When Producer Tuning Is the Wrong Fix
Sometimes the producer is blamed because it is the component reporting slow sends, but the root cause is elsewhere. If broker disks are saturated, produce latency rises no matter how carefully you tune linger.ms. If a topic has too few partitions, producers cannot spread writes across enough leaders. If all records use the same key, one partition becomes hot while the rest of the topic sits mostly idle.
Before changing client settings, check whether the bottleneck follows a pattern:
one partition hot: key distribution or partition count problem
all partitions on one broker slow: broker disk, network, or controller issue
producer CPU high: compression, serialization, or application overhead
producer buffer exhausted: broker cannot accept data fast enough or traffic burst is too large
consumer lag rising only after tuning: producer is now outrunning downstream processing
That last case is easy to miss. Improving producer throughput can expose a slower consumer group, a compacted topic with heavy cleanup, or a downstream database that cannot ingest faster. A healthy Kafka tuning exercise looks at the whole pipeline, not just the sending client.
Iterative Tuning Is Key
Kafka producer tuning works best as a small experiment loop. Change one thing, run a realistic load test, and compare throughput, latency, error rate, and resource usage.
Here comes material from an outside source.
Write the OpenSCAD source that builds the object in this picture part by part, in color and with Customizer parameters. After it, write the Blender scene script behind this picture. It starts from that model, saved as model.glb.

For most high-throughput use cases, the optimal configuration involves:
- Setting a moderate
linger.ms(e.g., 5ms - 50ms). - Setting a large
batch.size(e.g., 128KB). - Enabling efficient compression (like
snappy).
If you remember one thing, remember the tradeoff: bigger batches and compression usually reduce overhead, but they can increase latency and CPU use. The right setting is the one that meets your durability requirements and keeps up with your real traffic without hiding errors.